Au Maroc, « on a mis en place des normes, des standards, pour les appareils électroménagers, la climatisation, les voitures pour que nous ayons un citoyen averti lorsqu’il va acheter un produit, qu’il sache ce qu’il va lui coûter en terme de facture d’énergie », a souligné M. Mouline, relevant l’importance d’accompagner les citoyens qui ont des appareils électroménagers très anciens (Réfrigérateurs, climatiseurs..) qui consomment énormément d’énergie mais n’arrivent pas à investir dans de nouveaux, à travers des modes de financements, à l’instar de la prime à la casse pour les taxis. « Mais il faut aussi mettre en place des standards et des normes pour les importations. On ne peut pas importer ce qui, parfois, ne coûte pas très cher mais qui consomme beaucoup », a-t-il dit en notant qu’au vu des effets du réchauffement climatique et des pics de chaleurs, les appareils de climatisation sont partout présents, de plus en plus bon marché mais pas très efficace, ce qui alourdit la facture d’électricité.
Au Maroc, le texte portant sur les standards relatifs à ce domaine, est aujourd’hui au niveau du secrétariat général du gouvernement, et suit sa voie pour qu’ils puisse entrer en vigueur, a précisé M. Mouline, insistant que l’efficacité énergétique passe par les volets de la réglementation, de l’accompagnement technique et financier ainsi que la sensibilisation.

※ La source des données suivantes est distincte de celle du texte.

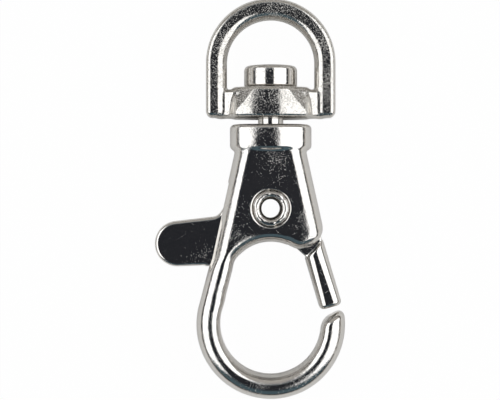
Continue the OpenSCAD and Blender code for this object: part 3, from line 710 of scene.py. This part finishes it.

Dans ce sens, il a cité le centre de formation sur l’efficacité énergétique de Marrakech, aussi bien pour le Maroc que pour l’Afrique au vu du nombre important de délégations de plusieurs pays du continent qui viennent en formation dans ce domaine.
Dans ce sens, le Forum de Washington a mis l’accent sur l’importance du continent africain avec ses 600 millions d’habitants sans électricité aujourd’hui, ce qui pose l’impératif de veiller à les doter d’électricité selon un modèle complet qui intègre les énergies renouvelables et l’efficacité énergétique. Ainsi, l’industrie marocaine présente aujourd’hui, selon M. Mouline, un savoir-faire et des produits développés – du panneau solaire jusqu’aux batteries, qui sont fiables et qui s’exportent au niveau international.